Sometimes it may be a sincere gesture to try to catch you up on good things happening in life, especially for someone you haven’t seen in awhile. Sometimes. But not typically. More often, it is a substitution for meaning, something nearly lost to us in our society. But we desperately need meaning. This is not an option for us. So we create it ourselves, replace it from something else we are familiar with.
And we are certainly familiar with busyness.
The other night I was listening to a Podcast of some theological discussion (honestly, I can’t remember what the discussion was really about), and was struck by some off-handed comment that the Bible is primarily about God, not about man, and that, in fact, man was only a minor blip on the screen of God’s live and story. That is certainly not a common view of reality by Christians I know and read about. We have become the center of everything going on.
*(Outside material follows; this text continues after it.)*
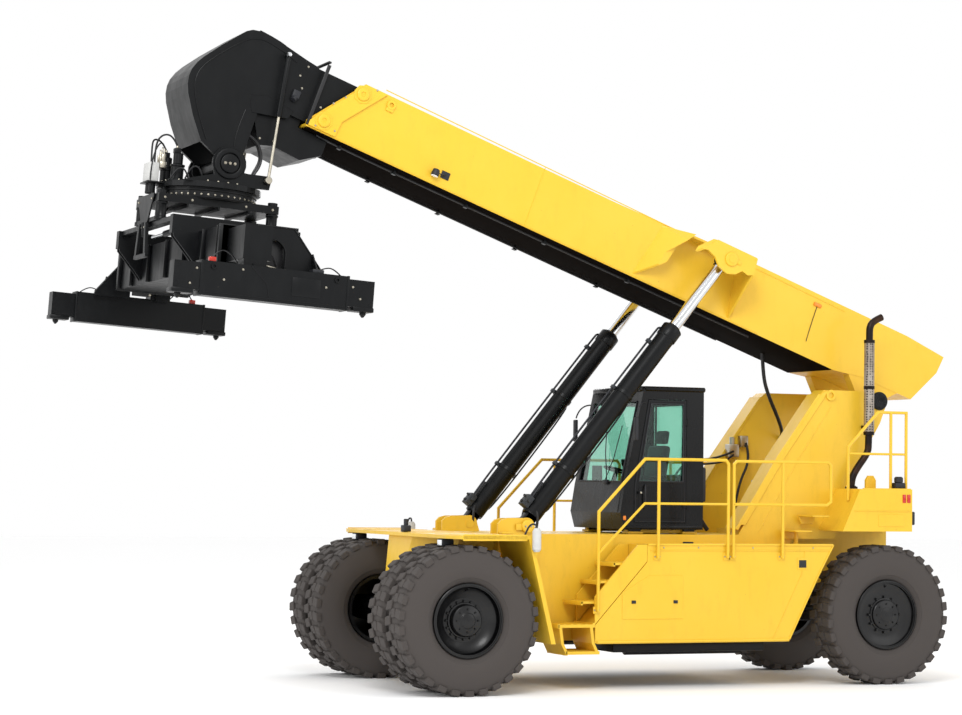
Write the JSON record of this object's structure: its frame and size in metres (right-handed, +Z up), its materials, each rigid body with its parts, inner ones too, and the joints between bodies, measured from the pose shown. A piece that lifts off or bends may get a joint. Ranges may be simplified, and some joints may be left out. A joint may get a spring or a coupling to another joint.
{
  "type": "reach stacker",
  "caption": "Container handler with a telescopic boom, lift cylinders, slewing side-shift spreader, cab with a door, twin drive wheels and a steered rear axle.",
  "frame": {"origin": "on the ground, below the centre of the overall bounding box", "axes": "+X forward towards the spreader, +Y to the driver's left, +Z up"},
  "size_m": [11.8452, 6.058, 8.2717],
  "materials": {
    "painted_yellow": "gloss paint",
    "painted_black": "satin black paint",
    "tyre_rubber": "matt rubber",
    "rim_black": "gloss black paint",
    "chromed_rod": "polished",
    "tinted_glass": "tinted",
    "guard_steel": "perforated and bent sheet",
    "seat_fabric": "woven",
    "cast_iron": "painted casting"
  },
  "bodies": {
    "chassis": {"chassis_frame": "painted_yellow", "engine_block": "cast_iron", "front_deck": "painted_yellow", "side_tank_left": "painted_yellow", "side_tank_right": "painted_yellow", "steps_left": "painted_yellow", "steps_right": "painted_yellow", "handrail_front_left": "painted_yellow", "handrail_front_right": "painted_yellow", "handrail_rear_left": "painted_yellow", "handrail_rear_right": "painted_yellow", "tail_rail_left": "painted_yellow", "tail_rail_right": "painted_yellow", "counterweight": "painted_yellow", "exhaust_stack": "guard_steel", "drive_axle": "painted_black", "steer_axle": "painted_black", "cab_shell": "painted_black", "windscreen": "tinted_glass", "rear_window": "tinted_glass", "side_window_right": "tinted_glass", "driver_seat": "seat_fabric", "steering_column": "painted_black"},
    "cab_door": {"cab_door": "painted_black", "door_glass": "tinted_glass"},
    "drive_wheels_left": {"drive_tyre_outer_left": "tyre_rubber", "drive_tyre_inner_left": "tyre_rubber", "drive_rim_left": "rim_black"},
    "drive_wheels_right": {"drive_tyre_outer_right": "tyre_rubber", "drive_tyre_inner_right": "tyre_rubber", "drive_rim_right": "rim_black"},
    "knuckle_left": {"steer_knuckle_left": "painted_black"},
    "knuckle_right": {"steer_knuckle_right": "painted_black"},
    "steer_wheel_left": {"steer_tyre_left": "tyre_rubber", "steer_rim_left": "rim_black"},
    "steer_wheel_right": {"steer_tyre_right": "tyre_rubber", "steer_rim_right": "rim_black"},
    "boom": {"boom_outer": "painted_yellow", "boom_pads": "painted_black"},
    "telescope": {"boom_inner": "painted_black", "damper_barrel_left": "painted_black", "damper_barrel_right": "painted_black"},
    "lift_barrel_left": {"lift_barrel_left": "painted_black"},
    "lift_barrel_right": {"lift_barrel_right": "painted_black"},
    "lift_rod_left": {"lift_rod_left": "chromed_rod"},
    "lift_rod_right": {"lift_rod_right": "chromed_rod"},
    "damper_rod_left": {"damper_rod_left": "chromed_rod"},
    "damper_rod_right": {"damper_rod_right": "chromed_rod"},
    "head_block": {"rotator_yoke": "painted_black"},
    "slew": {"slew_frame": "painted_black"},
    "spreader": {"spreader_frame": "painted_black"},
    "extension_left": {"spreader_arm_left": "painted_black"},
    "extension_right": {"spreader_arm_right": "painted_black"}
  },
  "joints": [
    {"name": "drive_spin_left", "type": "hinge", "parent": "chassis", "child": "drive_wheels_left", "pos_m": [1.815, 1.4, 0.925], "axis": [0, 1, 0], "continuous": true},
    {"name": "drive_spin_right", "type": "hinge", "parent": "chassis", "child": "drive_wheels_right", "pos_m": [1.815, -1.4, 0.925], "axis": [0, 1, 0], "continuous": true},
    {"name": "steer_left", "type": "hinge", "parent": "chassis", "child": "knuckle_left", "pos_m": [-4.435, 0.94, 0.925], "axis": [0, 0, 1], "range_deg": [-42, 42]},
    {"name": "steer_right", "type": "hinge", "parent": "chassis", "child": "knuckle_right", "pos_m": [-4.435, -0.94, 0.925], "axis": [0, 0, 1], "range_deg": [-42, 42]},
    {"name": "steer_spin_left", "type": "hinge", "parent": "knuckle_left", "child": "steer_wheel_left", "pos_m": [-4.435, 1.345, 0.925], "axis": [0, 1, 0], "continuous": true},
    {"name": "steer_spin_right", "type": "hinge", "parent": "knuckle_right", "child": "steer_wheel_right", "pos_m": [-4.435, -1.345, 0.925], "axis": [0, 1, 0], "continuous": true},
    {"name": "cab_door_hinge", "type": "hinge", "parent": "chassis", "child": "cab_door", "pos_m": [-1.817, 0.7905, 2.9], "axis": [0, 0, 1], "range_deg": [0, 85]},
    {"name": "boom_lift", "type": "hinge", "parent": "chassis", "child": "boom", "pos_m": [-4.665, 0, 3.8], "axis": [0, -1, 0], "range_deg": [-20.5, 39.5]},
    {"name": "telescope_slide", "type": "slide", "parent": "boom", "child": "telescope", "axis": [-0.9367, 0, -0.3502], "range_m": [-6.5, 0]},
    {"name": "head_level", "type": "hinge", "parent": "telescope", "child": "head_block", "pos_m": [4.50612, 0, 6.55741], "axis": [0, -1, 0], "range_deg": [-39.6, 20.6]},
    {"name": "slew_turn", "type": "hinge", "parent": "head_block", "child": "slew", "pos_m": [4.61218, 0, 6.16352], "axis": [-0.0656, 0, 0.9978], "range_deg": [-105, 195]},
    {"name": "side_shift", "type": "slide", "parent": "slew", "child": "spreader", "axis": [0, 1, 0], "range_m": [-0.8, 0.8]},
    {"name": "extend_left", "type": "slide", "parent": "spreader", "child": "extension_left", "axis": [0, 1, 0], "range_m": [0, 3.07]},
    {"name": "extend_right", "type": "slide", "parent": "spreader", "child": "extension_right", "axis": [0, -1, 0], "range_m": [0, 3.07]},
    {"name": "lift_base_left", "type": "hinge", "parent": "chassis", "child": "lift_barrel_left", "pos_m": [0.625, 0.95, 2.07], "axis": [0, -1, 0], "range_deg": [-1.2, 2.2]},
    {"name": "lift_stroke_left", "type": "slide", "parent": "lift_barrel_left", "child": "lift_rod_left", "axis": [-0.6314, 0, 0.7754], "range_m": [-1.07, 2.06]},
    {"name": "damper_stroke_left", "type": "slide", "parent": "telescope", "child": "damper_rod_left", "axis": [0.153, 0, -0.9882], "range_m": [-0.4, 0.24]},
    {"name": "lift_base_right", "type": "hinge", "parent": "chassis", "child": "lift_barrel_right", "pos_m": [0.625, -0.95, 2.07], "axis": [0, -1, 0], "range_deg": [-1.2, 2.2]},
    {"name": "lift_stroke_right", "type": "slide", "parent": "lift_barrel_right", "child": "lift_rod_right", "axis": [-0.6314, 0, 0.7754], "range_m": [-1.07, 2.06]},
    {"name": "damper_stroke_right", "type": "slide", "parent": "telescope", "child": "damper_rod_right", "axis": [0.153, 0, -0.9882], "range_m": [-0.4, 0.24]}
  ],
  "couplings": [
    {"joint": "steer_right", "follows": "steer_left", "ratio": 1},
    {"joint": "extend_right", "follows": "extend_left", "ratio": 1},
    {"joint": "head_level", "follows": "boom_lift", "ratio": -1},
    {"joint": "lift_base_left", "follows": "boom_lift", "ratio": 0.05},
    {"joint": "lift_stroke_left", "follows": "boom_lift", "m_per_rad": 2.8724},
    {"joint": "damper_stroke_left", "follows": "boom_lift", "m_per_rad": -0.5012},
    {"joint": "lift_base_right", "follows": "boom_lift", "ratio": 0.05},
    {"joint": "lift_stroke_right", "follows": "boom_lift", "m_per_rad": 2.8724},
    {"joint": "damper_stroke_right", "follows": "boom_lift", "m_per_rad": -0.5012}
  ]
}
I’m not good with that description either, by the way, the thought that we are minor players on the stage. I happen to believe that God has given us a very prominent role in His cosmic script, but I do agree that we are not the central object around which the universe revolves. I think most of us would agree that the Lord God is, of course, our gravitational center and around whom all things move. Picture the planets encircling the sun. ”In Him we live,” I think is how Paul put it, “and move.” Even here, the sense is not so much that we live around Him, but within Him somehow, as if we are not so much planets around a sun, but rather the corona itself, prominences, solar flares.
But somehow we end up zipping off from our Center and shooting out into an endless and cold void, trying our hardest to find something larger than ourselves to clutch to so as to give us at least a small taste of our rightful place with God, so that we can feel even a subtle feeling of being held in place. And these objects and events and ideologies we busily define ourselves by, they are so tempting exactly because they can make us feel connected and purposeful. They do draw upon our need for transcendence. Otherwise, they would not be so alluring.
Have you noticed how it can be anything? We’ll take our hearts to the smallest and most insignificant moment or memory or habit or object or idea and begin building our lives around it. A fragment or debris from some far-roaming object. And before long, that’s all we can cling to. How could we ever find our way back again, and so we cling desperately and tenaciously to what we must know is not great enough for us, not worthy of our devotion and worship.
School. A person, even a romatic relationship. A band. Going to concerts or shows. Sophistication. Money. A social cause. An identity as a “good person.” Reading. Video games. TV shows or movies. Church attendance. That new car we’ve got our eyes on. The economic “crisis.” Reputation.
The list is literally endless. I’ll give us this — we are pretty creative when it comes to our busyness. Our godless worship. Our idolatry.
And let’s face it. We are, all of us, guilty of this. We’ve got to come there first if we are ever to break free from them and find our way back home again. Step one is to recognize we are far away.
Step two? Own the fact that we are made for more, that we are made to encircle and have our being in God, and that only that will satisfy our longings that threaten to destroy us.
And the third step? Only this: crying out to the only One who can save us from these things we cling to and that cling to us.
I know this because I am here. It seems sometimes like a daily experience for me to wake up, recognize that even through the night I have wondered from my place in Him, embrace my desire and longing for Life – which is to say, check my compass and recall that I am headed somewhere, and that this isn’t it. And then cry out for God to rescue me. This is why the Psalms are full of that very thing — cries for rescue and deliverance from their enemies. To be restored and refreshed in this Life that is Him, to be reconnected to the true Vine of that Life.
My friends, the enemy of our day — not the only one, perhaps, but certainly one of the greatest and most effective tactics the Evil One uses — is “busyness” as a replacement for true meaning. It’s a stow-away, a double-agent, an angel of darkness masquerading as one of us. We’re made for more. So much more. Let’s find what that is. Let’s remember what that is. Let’s be done with things that we know in our hearts will never be good enough. And let’s ask our Creator and Lover to bring us back into the source of that Life.